VERY LOW REYNOLDS NUMBER FLOW OVER NON-SPHERICAL PARTICLES: APPLICATIONS TO POLLEN AERODYNAMICS

Flows at the very low Reynolds number regime (<10) typically have application to the understanding of the dispersion of micro-scale particulates in the atmosphere, as well as microorganisms. Most particulates are non-spherical, requiring specialized studies in order to determine their settling velocities, drag forces, or interactions. The present study considers flow over saccate pollen with the goal of better understanding their flight dynamics. The pollen grains of several gymnosperm groups consist of a main body and one to three air-filled bladders, or sacci, forming ellipsoidal lobes. Previous studies have demonstrated that sacci increased the resistance coefficient of the grain compared to one without sacci, thereby improving its aerodynamic efficiency by increasing dispersal distance.

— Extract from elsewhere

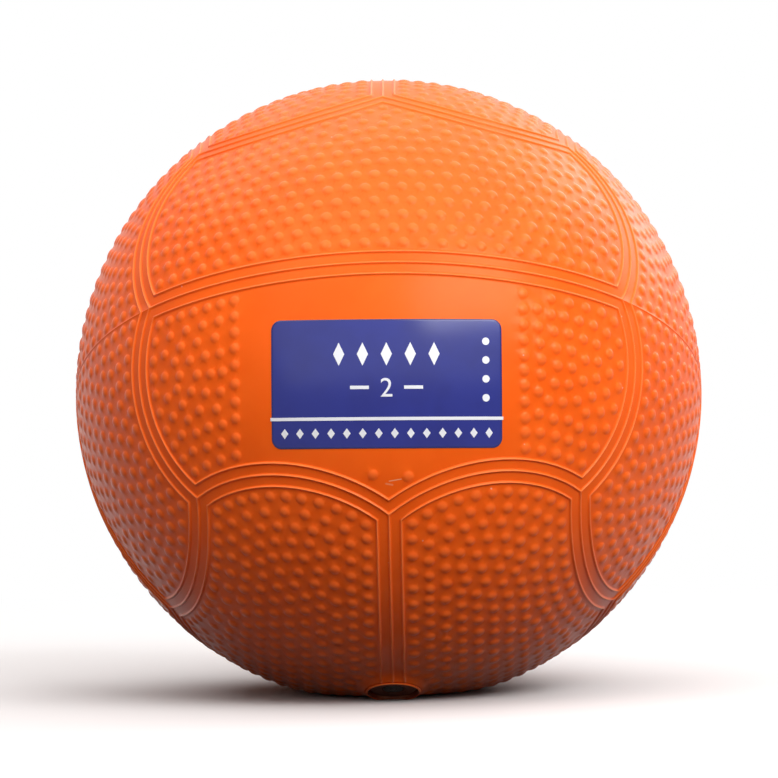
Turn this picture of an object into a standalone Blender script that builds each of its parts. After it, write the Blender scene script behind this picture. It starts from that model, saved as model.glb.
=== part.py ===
"""Soft shot put: a moulded vinyl training ball, part filled with loose iron grit.

The ball is a one-piece skin with twelve panels outlined by raised seam ridges, a filler boss that
is closed by a pressed-in plug with a needle valve, a transfer label and the settled fill.
Lengths are in metres and angles in radians. The origin is the middle of the patch it stands on.
"""

import itertools
import math

import bmesh
import bpy
from mathutils import Matrix, Vector

# Ball
BALL_RADIUS = 0.0750
SKIN_WALL = 0.0045
FOOT_SINK = 0.0027
PATTERN_TILT = math.radians(22.7)
CAVITY_STEPS = 32
SHARP_ANGLE = math.radians(30)

# Seam pattern: a cube blown up to a ball, each face halved by a long seam
LONG_SEAM_HALF_ANGLE = math.radians(46.0)
SEAM_BOW = math.radians(5.9)
RIDGE_WIDTH = 0.0008
RIDGE_HEIGHT = 0.0004
RIDGE_SPACING = 0.0027
SHORT_SEAM_STEPS = 9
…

In order to better quantify the effect of sacci position, size, and orientation on pollen dispersion, scaled-up physical models were created based on electron microscopy images. Furthermore, surface ornamentation or texture could be added to the models, adding a higher degree of realism. The models were suspended inside of a glycerin-filled tank capable of translating at very low speeds, producing Reynolds numbers as low as 0.05. Particle Image Velocimetry (PIV) was used to measure velocity fields in the wake of the pollen models. This experimental arrangement facilitated the ability to produce both steady and unsteady (i.e. accelerating or decelerating) flows. Differences among the wake flowfields were related to previously made measurements of pollen shape factors. These studies suggested that both sacci size, orientation or relative position on the main body, as well as surface texture affected this shape factor. The PIV measurements are capable of resolving wake details which demonstrate a wide stagnant flow region behind the main body and between the sacci. This is in contrast to a typical spherical or ellipsoidal geometry, which would be characterized by a single stagnation streamline at the aft, with the flow remaining attached and no wake present when Re<1. At these low Reynolds numbers, there does not appear to be evidence of flow reversal between the sacci; however rapid flow deceleration was capable of producing such reversals.